En numerosas ocasiones se sigue señalado que en el ámbito rural e indígena el joven es un sujeto inexistente porque de la niñez se pasa a una etapa de compromisos propios de personas adultas. Sin embargo, la realidad y las investigaciones recogidas en este libro nos muestran que esto ha cambiado; los jóvenes existen, ocupan un espacio y son productores de procesos sociales en íntima relación con las nuevas corporalidades, en relaciones abiertas con los procesos de la globalización, pero también con otros actores.
Los jóvenes rurales e indígenas de ayer no son los de hoy. Estos últimos hacen suyos el trabajo, los estilos juveniles, la estrategia migratoria y la estética, y con ello interiorizan un estilo que, cuando no implica el cambio de morada, implica la importación constante de elementos y dispositivos vivenciales propios de la sociedad de consumo y del mercado a sus lugares de origen.
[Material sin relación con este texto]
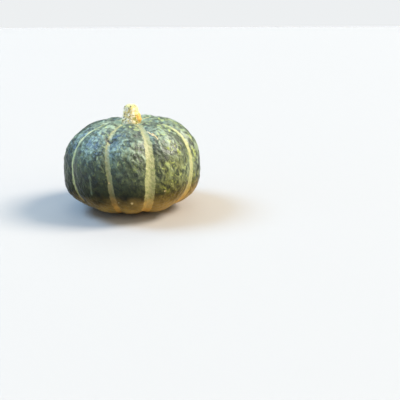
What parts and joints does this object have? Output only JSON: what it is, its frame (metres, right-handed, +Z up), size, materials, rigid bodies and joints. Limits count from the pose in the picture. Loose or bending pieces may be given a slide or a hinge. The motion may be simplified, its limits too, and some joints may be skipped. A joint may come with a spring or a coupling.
{
  "type": "kabocha squash",
  "caption": "Whole kabocha squash with a ribbed dark green rind, pale stripes in the grooves and a short corky stem.",
  "frame": {"origin": "on the surface it stands on, under the middle of the fruit's bounding box", "axes": "+Z up through the stem, -Y towards the side with the broad pale stripe just right of the middle, +X to the right of that side"},
  "size_m": [0.1674, 0.1698, 0.1295],
  "materials": {
    "rind": "satin",
    "cork": "matte"
  },
  "bodies": {
    "root": {"squash": "rind", "stem": "cork"}
  },
  "joints": []
}
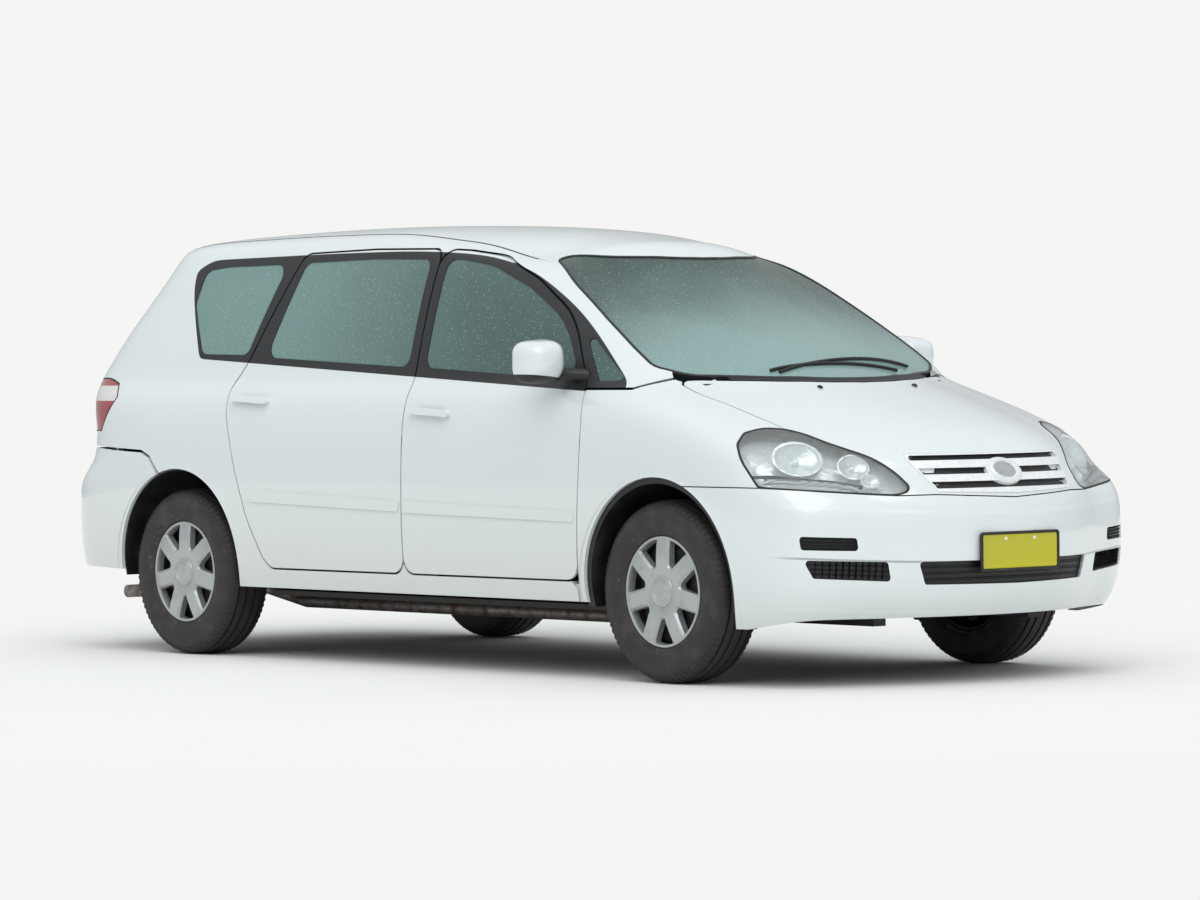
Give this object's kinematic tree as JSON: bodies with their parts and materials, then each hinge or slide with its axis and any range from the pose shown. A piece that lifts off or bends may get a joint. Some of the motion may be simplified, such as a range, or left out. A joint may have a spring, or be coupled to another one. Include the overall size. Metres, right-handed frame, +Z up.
{
  "type": "minivan",
  "caption": "Seven-seat minivan with four hinged doors, hood, tailgate, steered front wheels and hollow cabin",
  "frame": {"origin": "on the ground under the middle of the overall length", "axes": "+X forward, +Y to the vehicle's left, +Z up"},
  "size_m": [4.6887, 2.03, 1.6628],
  "materials": {
    "paint": "gloss white",
    "bumper_paint": "gloss white",
    "mirror_shell": "gloss white cap on a black base",
    "window_glass": "tinted",
    "lamp_lens": "clear",
    "tail_lens": "red and clear",
    "grille_metal": "bright",
    "black_plastic": "satin",
    "cabin_trim": "grained",
    "seat_cloth": "woven",
    "tyre_rubber": "tread",
    "wheel_alloy": "silver",
    "chassis_steel": "black underbody coat",
    "engine_block": "rough",
    "exhaust_steel": "dull",
    "body_steel": "underside coat"
  },
  "bodies": {
    "body": {"body_side_left": "paint", "body_side_right": "paint", "cowl": "black_plastic", "dashboard": "cabin_trim", "engine": "engine_block", "exhaust": "exhaust_steel", "fenders": "paint", "firewall": "body_steel", "floor_pan": "body_steel", "front_bumper": "bumper_paint", "front_seats": "seat_cloth", "front_subframe": "chassis_steel", "headlamps": "lamp_lens", "lower_grille": "black_plastic", "quarter_glass": "window_glass", "radiator_frame": "chassis_steel", "rear_axle": "chassis_steel", "rear_bumper": "bumper_paint", "roof_panel": "paint", "second_row_seat": "seat_cloth", "tail_lamps": "tail_lens", "third_row_seat": "seat_cloth", "wheel_liners": "black_plastic", "windshield": "window_glass", "wipers": "black_plastic"},
    "hood": {"hood": "paint", "grille": "grille_metal"},
    "tailgate": {"tailgate": "paint", "tailgate_glass": "window_glass"},
    "steering_wheel": {"steering_wheel": "black_plastic"},
    "front_door_left": {"front_door_left": "paint", "front_door_glass_left": "window_glass", "mirror_left": "mirror_shell"},
    "rear_door_left": {"rear_door_left": "paint", "rear_door_glass_left": "window_glass"},
    "knuckle_left": {"front_knuckle_left": "chassis_steel"},
    "wheel_front_left": {"tyre_front_left": "tyre_rubber", "rim_front_left": "wheel_alloy"},
    "wheel_rear_left": {"tyre_rear_left": "tyre_rubber", "rim_rear_left": "wheel_alloy"},
    "front_door_right": {"front_door_right": "paint", "front_door_glass_right": "window_glass", "mirror_right": "mirror_shell"},
    "rear_door_right": {"rear_door_right": "paint", "rear_door_glass_right": "window_glass"},
    "knuckle_right": {"front_knuckle_right": "chassis_steel"},
    "wheel_front_right": {"tyre_front_right": "tyre_rubber", "rim_front_right": "wheel_alloy"},
    "wheel_rear_right": {"tyre_rear_right": "tyre_rubber", "rim_rear_right": "wheel_alloy"}
  },
  "joints": [
    {"name": "front_door_left_hinge", "type": "hinge", "parent": "body", "child": "front_door_left", "pos_m": [0.95112, 0.8613, 0.65], "axis": [0, 0, -1], "range_deg": [0, 65]},
    {"name": "rear_door_left_hinge", "type": "hinge", "parent": "body", "child": "rear_door_left", "pos_m": [-0.0685, 0.8613, 0.65], "axis": [0, 0, -1], "range_deg": [0, 65]},
    {"name": "front_door_right_hinge", "type": "hinge", "parent": "body", "child": "front_door_right", "pos_m": [0.95112, -0.8613, 0.65], "axis": [0, 0, 1], "range_deg": [0, 65]},
    {"name": "rear_door_right_hinge", "type": "hinge", "parent": "body", "child": "rear_door_right", "pos_m": [-0.0685, -0.8613, 0.65], "axis": [0, 0, 1], "range_deg": [0, 65]},
    {"name": "hood_hinge", "type": "hinge", "parent": "body", "child": "hood", "pos_m": [1.36103, 0, 1.04201], "axis": [0, -1, 0], "range_deg": [0, 50]},
    {"name": "tailgate_hinge", "type": "hinge", "parent": "body", "child": "tailgate", "pos_m": [-1.85377, 0, 1.54633], "axis": [0, 1, 0], "range_deg": [0, 80]},
    {"name": "steer_left", "type": "hinge", "parent": "body", "child": "knuckle_left", "pos_m": [1.415, 0.7, 0.195], "axis": [0, -0.2722, 0.9623], "range_deg": [-33, 33]},
    {"name": "steer_right", "type": "hinge", "parent": "body", "child": "knuckle_right", "pos_m": [1.415, -0.7, 0.195], "axis": [0, 0.2722, 0.9623], "range_deg": [-33, 33]},
    {"name": "steering_wheel_turn", "type": "hinge", "parent": "body", "child": "steering_wheel", "pos_m": [0.65713, -0.3696, 0.98144], "axis": [-0.8829, 0, 0.4695], "range_deg": [-540, 540]},
    {"name": "wheel_front_left_spin", "type": "hinge", "parent": "knuckle_left", "child": "wheel_front_left", "pos_m": [1.415, 0.753, 0.324], "axis": [0, 1, 0], "continuous": true},
    {"name": "wheel_front_right_spin", "type": "hinge", "parent": "knuckle_right", "child": "wheel_front_right", "pos_m": [1.415, -0.753, 0.324], "axis": [0, 1, 0], "continuous": true},
    {"name": "wheel_rear_left_spin", "type": "hinge", "parent": "body", "child": "wheel_rear_left", "pos_m": [-1.41, 0.753, 0.324], "axis": [0, 1, 0], "continuous": true},
    {"name": "wheel_rear_right_spin", "type": "hinge", "parent": "body", "child": "wheel_rear_right", "pos_m": [-1.41, -0.753, 0.324], "axis": [0, 1, 0], "continuous": true}
  ],
  "couplings": [
    {"joint": "steer_right", "follows": "steer_left", "ratio": 1},
    {"joint": "steering_wheel_turn", "follows": "steer_left", "ratio": 16}
  ]
}
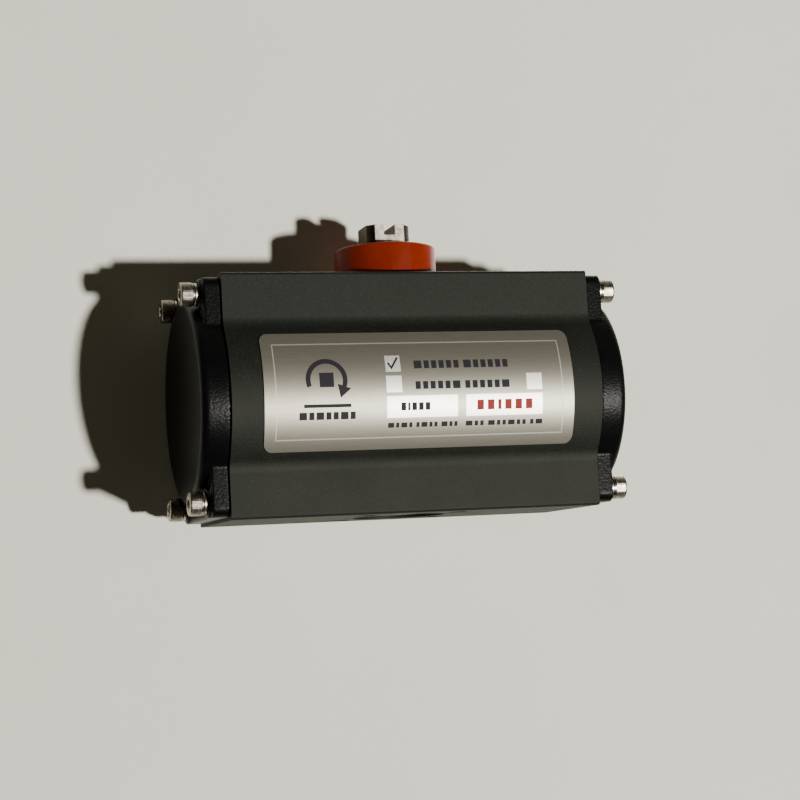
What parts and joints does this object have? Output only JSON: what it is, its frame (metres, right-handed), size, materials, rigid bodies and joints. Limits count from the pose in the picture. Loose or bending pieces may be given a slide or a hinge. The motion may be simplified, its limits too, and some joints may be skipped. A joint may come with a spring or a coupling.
{
  "type": "rotary pneumatic actuator",
  "caption": "Double-acting rack-and-pinion quarter-turn pneumatic actuator with a position indicator, slotted shaft and standard valve and solenoid faces.",
  "frame": {"origin": "on the output shaft's axis, in the bottom face that stands on the valve", "axes": "+Z along the shaft towards the indicator, +X along the cylinder towards the right end cap, -Y out of the face that carries the label"},
  "size_m": [0.166, 0.0774, 0.1094],
  "materials": {
    "body_anodised": "dark grey hard-anodised extrusion, matt",
    "cap_black": "black coating on a die casting, semi-gloss with a fine sparkle",
    "screw_stainless": "knurled stainless steel",
    "washer_steel": "dull spring steel",
    "shaft_steel": "nickel-plated steel, satin",
    "indicator_orange": "orange-red moulded plastic",
    "piston_aluminium": "machined die casting",
    "acetal": "natural acetal",
    "nylon_dark": "dark filled nylon",
    "nitrile": "black nitrile rubber",
    "label_silver": "brushed silver foil with dark print"
  },
  "bodies": {
    "housing": {"body": "body_anodised", "cap_screw_left_lower_front": "screw_stainless", "cap_screw_left_lower_rear": "screw_stainless", "cap_screw_left_upper_front": "screw_stainless", "cap_screw_left_upper_rear": "screw_stainless", "cap_screw_right_lower_front": "screw_stainless", "cap_screw_right_lower_rear": "screw_stainless", "cap_screw_right_upper_front": "screw_stainless", "cap_screw_right_upper_rear": "screw_stainless", "cap_seal_left": "nitrile", "cap_seal_right": "nitrile", "channel_seal_left": "nitrile", "channel_seal_right": "nitrile", "label_plate": "label_silver", "left_end_cap": "cap_black", "lock_washer_left_lower_front": "washer_steel", "lock_washer_left_lower_rear": "washer_steel", "lock_washer_left_upper_front": "washer_steel", "lock_washer_left_upper_rear": "washer_steel", "lock_washer_right_lower_front": "washer_steel", "lock_washer_right_lower_rear": "washer_steel", "lock_washer_right_upper_front": "washer_steel", "lock_washer_right_upper_rear": "washer_steel", "lower_bush": "acetal", "right_end_cap": "cap_black", "thrust_bearing": "acetal", "upper_bush": "acetal"},
    "output_shaft": {"circlip": "washer_steel", "indicator_ring": "indicator_orange", "lower_shaft_seal": "nitrile", "pinion": "shaft_steel", "thrust_washer": "screw_stainless", "upper_shaft_seal": "nitrile"},
    "right_piston": {"piston_guide_ring_right": "nylon_dark", "piston_right": "piston_aluminium", "piston_seal_right": "nitrile", "rack_pad_right": "acetal"},
    "left_piston": {"piston_guide_ring_left": "nylon_dark", "piston_left": "piston_aluminium", "piston_seal_left": "nitrile", "rack_pad_left": "acetal"}
  },
  "joints": [
    {"name": "pinion_turn", "type": "hinge", "parent": "housing", "child": "output_shaft", "pos_m": [0, 0, 0], "axis": [0, 0, 1], "range_deg": [0, 90]},
    {"name": "piston_right_slide", "type": "slide", "parent": "housing", "child": "right_piston", "axis": [1, 0, 0], "range_m": [0, 0.0166]},
    {"name": "piston_left_slide", "type": "slide", "parent": "housing", "child": "left_piston", "axis": [-1, 0, 0], "range_m": [0, 0.0166]}
  ],
  "couplings": [
    {"joint": "piston_right_slide", "follows": "pinion_turn", "m_per_rad": 0.0105},
    {"joint": "piston_left_slide", "follows": "pinion_turn", "m_per_rad": 0.0105}
  ]
}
Pero el significado de estos cambios va más allá de los sentidos de la llamada “nueva ruralidad”, pues invoca cambios que alteran identidades y modos de relación al interior del propio espacio rural, y de éste con los entornos más amplios. Resultan visibles las prácticas que anuncian la presencia de los jóvenes en el espacio rural o indígena, lo que abre un campo decisional que ya les es propio. La decisión más importante es acaso la de romper con el peso de las responsabilidades matrimoniales apenas cubiertos los estudios básicos, y quedar sujetos al campo y a sus actividades agrícolas. En este sentido, la decisión de experimentar nuevos espacios y prácticas que abren el tiempo juvenil son dos hechos significativos por la magnitud de los cambios que provoca. No son hechos generalizados, pero sí nodales, y caminan demasiado aprisa. Considero que este libro es una importante contribución a las ciencias sociales no sólo en América Latina, sino en otras latitudes.